Rosalia moved with the two boys to Tijuana in 2001, but she soon returned to San Jose to take care of a grandson. Daniel and Roberto stayed in Tijuana for a while, then went to live with Antonio in Lemon Grove after he was transferred to the San Diego region from Japan.

Still inseparable, the two younger brothers decided to follow Antonio into the military.

“Daniel looked up to his older brother, and Roberto looked up to Daniel,” said Rebekah, 23, who met the pair in Tijuana.

Daniel enlisted in the Army so he could join an airborne unit and jump out of airplanes. He married Rebekah in June 2005, four days before heading off to boot camp.

Roberto planned to follow him the next year, after he passed a mathematics test to meet Army standards. But in February 2006, on the morning of his 21st birthday, a car struck and killed Roberto as he rode his bicycle to a tutoring center near his home in Lemon Grove.

After Roberto's burial in San Jose, Daniel extracted a promise from his mother.

“He said, 'Mom, if anything happens to me, make sure I'm buried with my brother,' ” Rosalia recalled.

Daniel loved military life. He planned to try out for the elite Army Rangers after his unit returned from Iraq, where he manned a machine gun turret on a Humvee.

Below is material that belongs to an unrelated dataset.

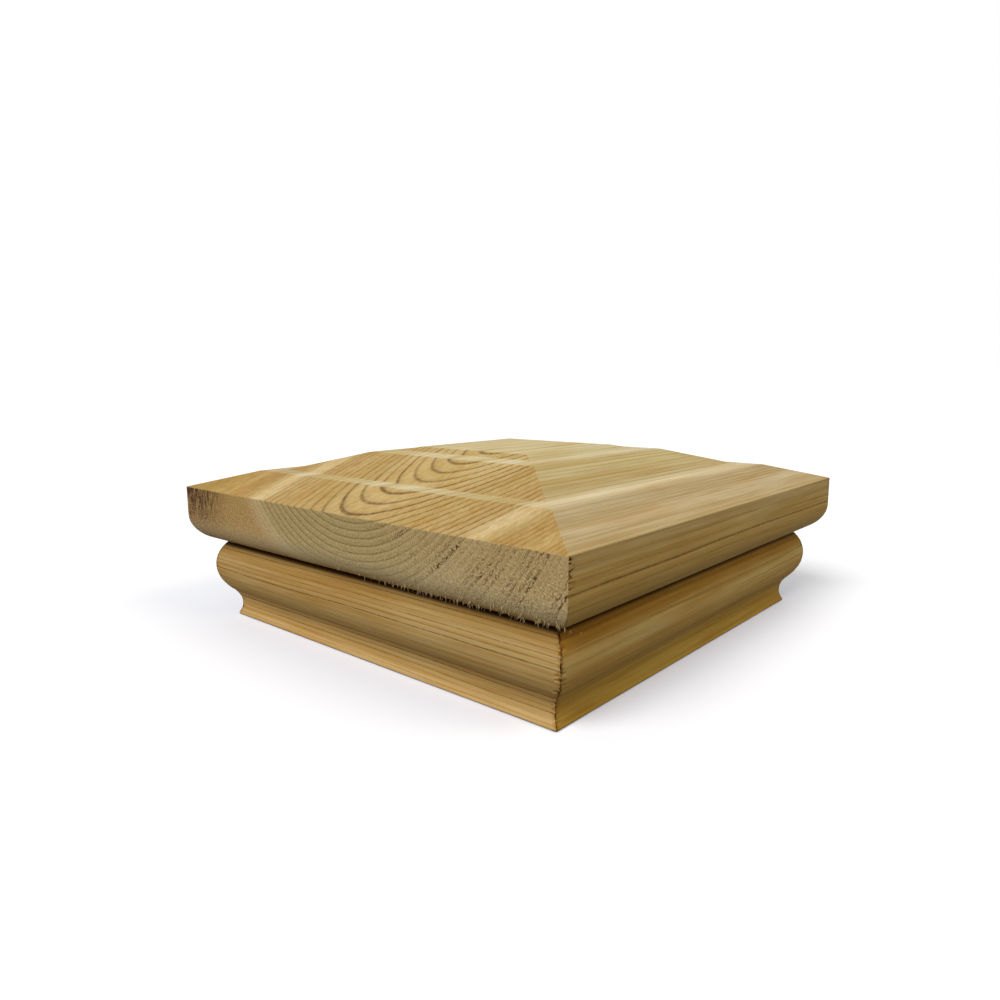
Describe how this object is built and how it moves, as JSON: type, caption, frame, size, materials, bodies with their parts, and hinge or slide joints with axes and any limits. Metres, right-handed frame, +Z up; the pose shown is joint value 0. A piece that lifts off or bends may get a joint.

“He would have completed Ranger school, and he would have lived his dream,” said Staff Sgt. Derek Stivers, Daniel's section sergeant, in a tribute delivered at his memorial service in Iraq.

But Daniel paid the price of separation from his son and wife, who remained in Tijuana to be near her family.

Rebekah, who is majoring in criminal justice at San Diego State, calculated that in 25 months of married life, they had spent less than three months together.

Daniel tried to make up for his absence with frequent phone calls from Iraq. Rebekah thought it strange when she didn't hear from him for a few days early this month.

Then she got a call from her mother-in-law with the news that still doesn't seem quite real.

“It's hard for me to believe it, because I didn't see his body,” Rebekah said.

This week, she received a package from the Army with Daniel's medals and a few other possessions. She wears his dog tags around her neck. His name is tattooed on her back.

The strongest reminder of her husband, though, is the bubbly little boy that Daniel's family says looks and acts just like his dad at that age.

Daniel's surviving brother, Antonio, is now stationed in Naples, Italy. He is burdened with the knowledge that both his brothers died trying to follow in his footsteps. He too served in Iraq – for a time, at the same base where Daniel died.

“If I'd chosen a different career path, maybe they'd still be here,” Antonio said.

He expects to be sent to Iraq again, but that doesn't bother him.

“I'd like to go over there,” he said, “and finish the job my brothers started.”